Below are entries. Reproduce exactly the lines between the line holding "Write the Blender" and the line holding "ROOM_TOP_ELEVATION = 76.0", inclusive, and only those.

### Data
>> Start
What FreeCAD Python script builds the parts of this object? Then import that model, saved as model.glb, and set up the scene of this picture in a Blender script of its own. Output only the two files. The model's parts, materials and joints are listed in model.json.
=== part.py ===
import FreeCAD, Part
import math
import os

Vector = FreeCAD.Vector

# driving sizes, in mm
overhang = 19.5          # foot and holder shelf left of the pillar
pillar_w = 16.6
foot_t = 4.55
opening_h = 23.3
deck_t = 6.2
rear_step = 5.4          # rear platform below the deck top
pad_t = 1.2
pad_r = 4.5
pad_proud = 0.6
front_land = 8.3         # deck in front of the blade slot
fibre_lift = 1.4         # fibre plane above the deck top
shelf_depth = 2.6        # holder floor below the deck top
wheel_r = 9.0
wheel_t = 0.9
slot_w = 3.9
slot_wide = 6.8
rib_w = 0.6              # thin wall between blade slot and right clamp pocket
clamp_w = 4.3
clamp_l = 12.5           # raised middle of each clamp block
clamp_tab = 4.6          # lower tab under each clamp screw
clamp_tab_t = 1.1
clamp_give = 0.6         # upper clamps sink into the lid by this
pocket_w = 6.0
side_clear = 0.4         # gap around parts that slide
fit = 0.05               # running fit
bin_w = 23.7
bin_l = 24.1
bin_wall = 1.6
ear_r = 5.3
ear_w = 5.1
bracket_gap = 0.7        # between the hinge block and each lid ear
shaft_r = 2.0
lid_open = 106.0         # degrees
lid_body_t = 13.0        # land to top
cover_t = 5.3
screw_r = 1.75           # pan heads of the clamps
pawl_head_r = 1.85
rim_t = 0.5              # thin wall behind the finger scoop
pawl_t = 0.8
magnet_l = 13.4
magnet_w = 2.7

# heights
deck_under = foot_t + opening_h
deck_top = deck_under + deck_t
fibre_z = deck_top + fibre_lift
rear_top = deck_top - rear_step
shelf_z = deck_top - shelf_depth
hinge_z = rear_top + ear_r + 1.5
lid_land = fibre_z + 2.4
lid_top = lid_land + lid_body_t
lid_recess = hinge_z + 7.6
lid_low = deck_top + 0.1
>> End
>> Start
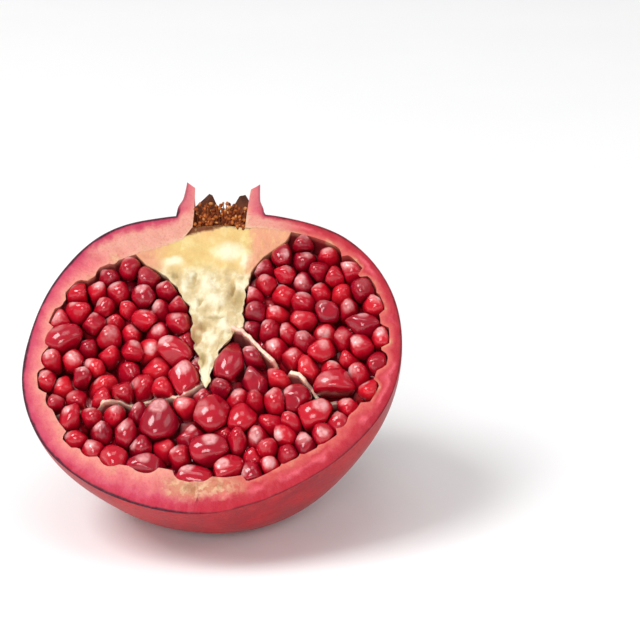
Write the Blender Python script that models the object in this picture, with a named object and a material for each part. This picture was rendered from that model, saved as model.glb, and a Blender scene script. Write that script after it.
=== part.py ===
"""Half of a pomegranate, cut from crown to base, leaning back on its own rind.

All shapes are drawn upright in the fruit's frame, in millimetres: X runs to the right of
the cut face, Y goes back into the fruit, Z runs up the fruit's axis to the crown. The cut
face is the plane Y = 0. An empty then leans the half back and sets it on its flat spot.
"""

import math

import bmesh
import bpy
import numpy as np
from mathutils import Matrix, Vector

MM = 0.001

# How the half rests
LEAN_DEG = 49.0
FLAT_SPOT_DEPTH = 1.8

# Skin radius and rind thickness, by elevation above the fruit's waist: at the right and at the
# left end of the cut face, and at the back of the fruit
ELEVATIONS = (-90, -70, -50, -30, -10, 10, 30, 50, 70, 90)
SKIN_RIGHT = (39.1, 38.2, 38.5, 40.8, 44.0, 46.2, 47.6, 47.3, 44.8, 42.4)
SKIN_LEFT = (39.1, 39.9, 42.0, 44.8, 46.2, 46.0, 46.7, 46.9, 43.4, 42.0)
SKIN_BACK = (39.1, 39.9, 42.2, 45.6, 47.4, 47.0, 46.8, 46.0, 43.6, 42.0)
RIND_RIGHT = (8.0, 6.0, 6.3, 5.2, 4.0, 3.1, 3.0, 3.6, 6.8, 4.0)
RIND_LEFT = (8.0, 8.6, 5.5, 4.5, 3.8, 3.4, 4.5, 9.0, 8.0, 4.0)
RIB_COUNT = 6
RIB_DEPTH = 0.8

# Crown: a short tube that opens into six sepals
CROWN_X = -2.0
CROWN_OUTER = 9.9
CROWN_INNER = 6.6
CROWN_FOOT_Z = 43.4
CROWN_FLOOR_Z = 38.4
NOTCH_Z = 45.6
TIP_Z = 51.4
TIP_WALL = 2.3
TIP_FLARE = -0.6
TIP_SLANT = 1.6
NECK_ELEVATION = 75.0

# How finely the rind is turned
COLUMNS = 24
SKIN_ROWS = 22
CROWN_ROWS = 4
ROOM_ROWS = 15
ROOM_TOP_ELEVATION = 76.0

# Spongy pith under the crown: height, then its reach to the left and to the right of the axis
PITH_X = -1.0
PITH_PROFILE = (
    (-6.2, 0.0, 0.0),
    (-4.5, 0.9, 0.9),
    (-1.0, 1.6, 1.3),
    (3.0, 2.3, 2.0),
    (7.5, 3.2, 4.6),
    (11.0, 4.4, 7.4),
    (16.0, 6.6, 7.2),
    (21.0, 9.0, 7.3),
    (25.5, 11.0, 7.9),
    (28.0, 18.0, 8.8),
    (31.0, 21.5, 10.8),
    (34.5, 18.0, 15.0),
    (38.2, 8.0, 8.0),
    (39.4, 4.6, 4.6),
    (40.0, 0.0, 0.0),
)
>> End
### Response for this exercise
Write the Blender Python script that models the object in this picture, with a named object and a material for each part. This picture was rendered from that model, saved as model.glb, and a Blender scene script. Write that script after it.
=== part.py ===
"""Half of a pomegranate, cut from crown to base, leaning back on its own rind.

All shapes are drawn upright in the fruit's frame, in millimetres: X runs to the right of
the cut face, Y goes back into the fruit, Z runs up the fruit's axis to the crown. The cut
face is the plane Y = 0. An empty then leans the half back and sets it on its flat spot.
"""

import math

import bmesh
import bpy
import numpy as np
from mathutils import Matrix, Vector

MM = 0.001

# How the half rests
LEAN_DEG = 49.0
FLAT_SPOT_DEPTH = 1.8

# Skin radius and rind thickness, by elevation above the fruit's waist: at the right and at the
# left end of the cut face, and at the back of the fruit
ELEVATIONS = (-90, -70, -50, -30, -10, 10, 30, 50, 70, 90)
SKIN_RIGHT = (39.1, 38.2, 38.5, 40.8, 44.0, 46.2, 47.6, 47.3, 44.8, 42.4)
SKIN_LEFT = (39.1, 39.9, 42.0, 44.8, 46.2, 46.0, 46.7, 46.9, 43.4, 42.0)
SKIN_BACK = (39.1, 39.9, 42.2, 45.6, 47.4, 47.0, 46.8, 46.0, 43.6, 42.0)
RIND_RIGHT = (8.0, 6.0, 6.3, 5.2, 4.0, 3.1, 3.0, 3.6, 6.8, 4.0)
RIND_LEFT = (8.0, 8.6, 5.5, 4.5, 3.8, 3.4, 4.5, 9.0, 8.0, 4.0)
RIB_COUNT = 6
RIB_DEPTH = 0.8

# Crown: a short tube that opens into six sepals
CROWN_X = -2.0
CROWN_OUTER = 9.9
CROWN_INNER = 6.6
CROWN_FOOT_Z = 43.4
CROWN_FLOOR_Z = 38.4
NOTCH_Z = 45.6
TIP_Z = 51.4
TIP_WALL = 2.3
TIP_FLARE = -0.6
TIP_SLANT = 1.6
NECK_ELEVATION = 75.0

# How finely the rind is turned
COLUMNS = 24
SKIN_ROWS = 22
CROWN_ROWS = 4
ROOM_ROWS = 15
ROOM_TOP_ELEVATION = 76.0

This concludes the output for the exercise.